◆ Aim: Using the listing below, copy every line that mentions "object".

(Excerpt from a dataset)
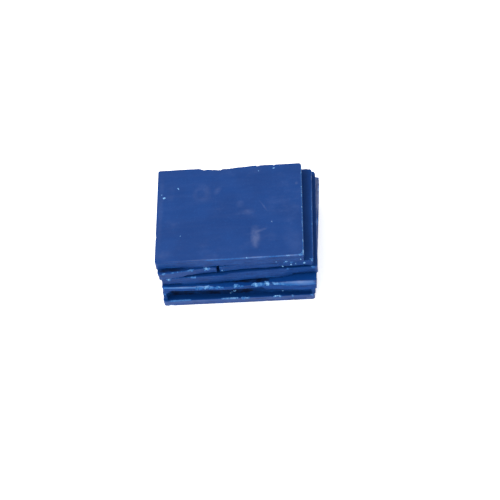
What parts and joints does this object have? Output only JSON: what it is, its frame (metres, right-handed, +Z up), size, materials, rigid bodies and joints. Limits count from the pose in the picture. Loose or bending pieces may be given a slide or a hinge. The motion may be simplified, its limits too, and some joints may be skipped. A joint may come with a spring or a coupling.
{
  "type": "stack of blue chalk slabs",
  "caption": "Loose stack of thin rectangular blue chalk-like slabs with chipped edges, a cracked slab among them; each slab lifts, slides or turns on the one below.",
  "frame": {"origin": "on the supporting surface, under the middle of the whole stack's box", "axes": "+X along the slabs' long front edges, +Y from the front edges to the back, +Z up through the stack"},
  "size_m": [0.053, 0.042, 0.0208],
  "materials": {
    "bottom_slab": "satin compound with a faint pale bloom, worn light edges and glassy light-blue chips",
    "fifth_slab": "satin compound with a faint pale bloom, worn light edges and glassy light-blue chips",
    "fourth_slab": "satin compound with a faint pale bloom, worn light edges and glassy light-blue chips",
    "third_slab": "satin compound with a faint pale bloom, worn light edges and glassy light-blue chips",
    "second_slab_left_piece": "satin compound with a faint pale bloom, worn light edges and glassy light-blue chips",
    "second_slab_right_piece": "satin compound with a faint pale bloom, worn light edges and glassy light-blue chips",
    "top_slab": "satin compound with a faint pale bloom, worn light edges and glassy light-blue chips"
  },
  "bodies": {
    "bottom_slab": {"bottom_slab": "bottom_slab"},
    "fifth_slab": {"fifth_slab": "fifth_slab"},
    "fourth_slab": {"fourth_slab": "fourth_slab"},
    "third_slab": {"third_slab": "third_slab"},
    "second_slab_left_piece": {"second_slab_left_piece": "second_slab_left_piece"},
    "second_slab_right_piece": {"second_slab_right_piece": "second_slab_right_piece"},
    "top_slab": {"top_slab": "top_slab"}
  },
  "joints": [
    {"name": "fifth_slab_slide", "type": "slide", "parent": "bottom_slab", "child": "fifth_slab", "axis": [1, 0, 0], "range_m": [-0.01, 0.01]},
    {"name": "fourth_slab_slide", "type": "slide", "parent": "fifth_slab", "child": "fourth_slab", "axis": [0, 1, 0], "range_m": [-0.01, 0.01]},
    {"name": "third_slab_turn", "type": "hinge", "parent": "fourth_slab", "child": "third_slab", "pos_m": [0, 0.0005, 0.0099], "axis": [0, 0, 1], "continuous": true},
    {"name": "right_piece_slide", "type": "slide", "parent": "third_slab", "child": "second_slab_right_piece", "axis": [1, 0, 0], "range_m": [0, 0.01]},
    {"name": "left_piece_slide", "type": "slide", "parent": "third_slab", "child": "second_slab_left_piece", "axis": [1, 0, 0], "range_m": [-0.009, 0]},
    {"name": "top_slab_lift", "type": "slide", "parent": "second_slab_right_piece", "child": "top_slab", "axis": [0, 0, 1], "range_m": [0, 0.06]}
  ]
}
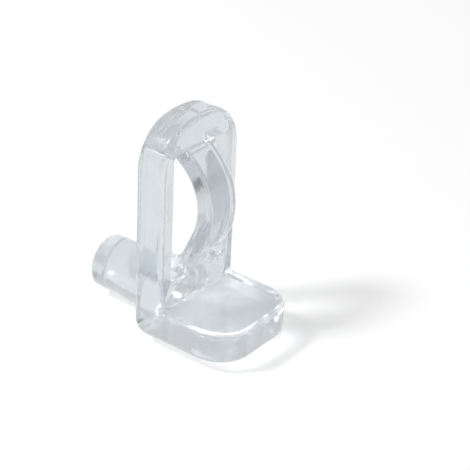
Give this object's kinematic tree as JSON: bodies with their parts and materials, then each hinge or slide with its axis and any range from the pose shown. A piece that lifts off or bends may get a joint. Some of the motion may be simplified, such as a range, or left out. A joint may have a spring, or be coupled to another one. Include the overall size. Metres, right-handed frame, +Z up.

◆ Output for this task:
What parts and joints does this object have? Output only JSON: what it is, its frame (metres, right-handed, +Z up), size, materials, rigid bodies and joints. Limits count from the pose in the picture. Loose or bending pieces may be given a slide or a hinge. The motion may be simplified, its limits too, and some joints may be skipped. A joint may come with a spring or a coupling.
Give this object's kinematic tree as JSON: bodies with their parts and materials, then each hinge or slide with its axis and any range from the pose shown. A piece that lifts off or bends may get a joint. Some of the motion may be simplified, such as a range, or left out. A joint may have a spring, or be coupled to another one. Include the overall size. Metres, right-handed frame, +Z up.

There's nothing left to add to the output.